The simplest (and weakest) way I can think about this: we need at least 1 pixel per cluster, so the theoretical maximum cluster of N pixels can't be any bigger than N-k. Of course, that would be an extremely homogeneous image, and the increase we see in the average number of pixels per iteration which is the same as the number of pixels in the largest connected component of our chosen cluster clearly isn't just linear in k like this imagined upper bound is. It would be interesting to explore how different data distributions affect cluster size and other properties of k-means.

and vice versa. The connected components of a larger cluster are likely to be large themselves. Based on this, it makes sense that we see more pixels per iteration and longer connected components runtimes with smaller k.

There is a lot to revisit here if I so choose. I don't know if I'd consider myself a collage graduate, but I am certainly collage educated.

The goods

Here are all the images I have.
Here is the source for those images, and here is where I found out about that source.

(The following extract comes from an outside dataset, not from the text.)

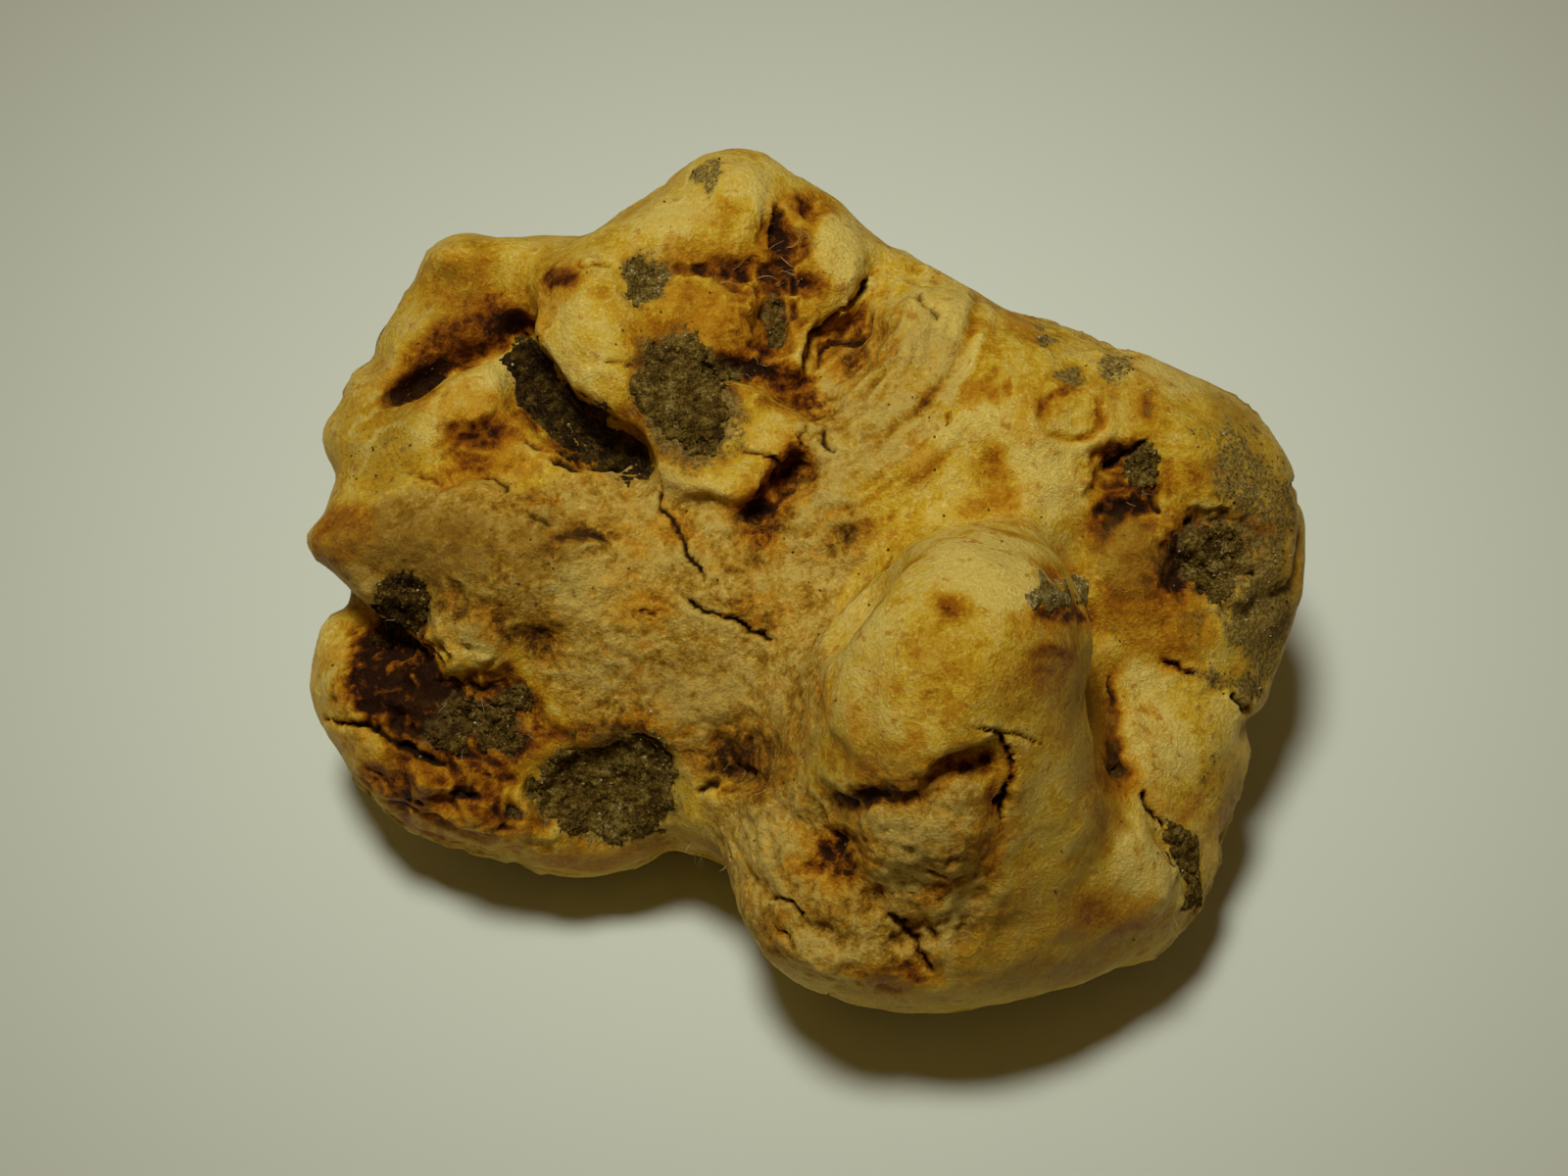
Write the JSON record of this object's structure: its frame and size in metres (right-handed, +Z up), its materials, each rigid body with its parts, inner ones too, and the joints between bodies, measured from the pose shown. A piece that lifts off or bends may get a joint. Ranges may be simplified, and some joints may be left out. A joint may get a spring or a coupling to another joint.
{
  "type": "white truffle",
  "caption": "Whole white truffle, knobbly and folded, with torn flesh, a tall rounded knob and sandy soil packed in its hollows.",
  "frame": {"origin": "in the flat spot on the underside that the truffle rests on, below the middle of the body", "axes": "+Z up, +X across the truffle's face towards its broad smooth shoulder, which is the longest extent"},
  "size_m": [0.0602, 0.0493, 0.0341],
  "materials": {
    "skin": "satin",
    "soil": "matte"
  },
  "bodies": {
    "root": {"fruit_body": "skin", "soil_in_crown_hollow": "soil", "soil_on_crown_shelf": "soil", "soil_in_lip_furrow": "soil", "soil_under_flap": "soil", "soil_on_left_foot": "soil", "soil_in_left_foot_hollow": "soil", "soil_in_shoulder_pit": "soil", "soil_in_upper_shoulder_pit": "soil", "soil_in_knob_pit": "soil", "soil_in_heel_crack": "soil"}
  },
  "joints": []
}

Funnily enough, I reviewed some of the old files I have from March 2019, and I'm not 100% sure I used Trevor's Python script. I might have failed to get it working (or something like that). I have his script, which uses the urllib2 library, in one folder from March. I have a different script, which uses the requests library, in another folder.

I raise this mainly to highlight the fact that it's important to document what you do! I think I need to start maintaining a sort of "lab notebook" for my projects.

Here is the code that generates the images (I tried to name everything such that if you've read up to this point you will know exactly what you're looking at, but I'm happy to go back and comment everything in detail if someone tells me it is unclear).

P.S. This wound up being my favorite image even though it was generated very early in the project before everything was baked.

I also wound up running the script over all Thirty-six Views of Mount Fuji, because it seemed like a lot of fun and the colors pop a lot more in those beauties.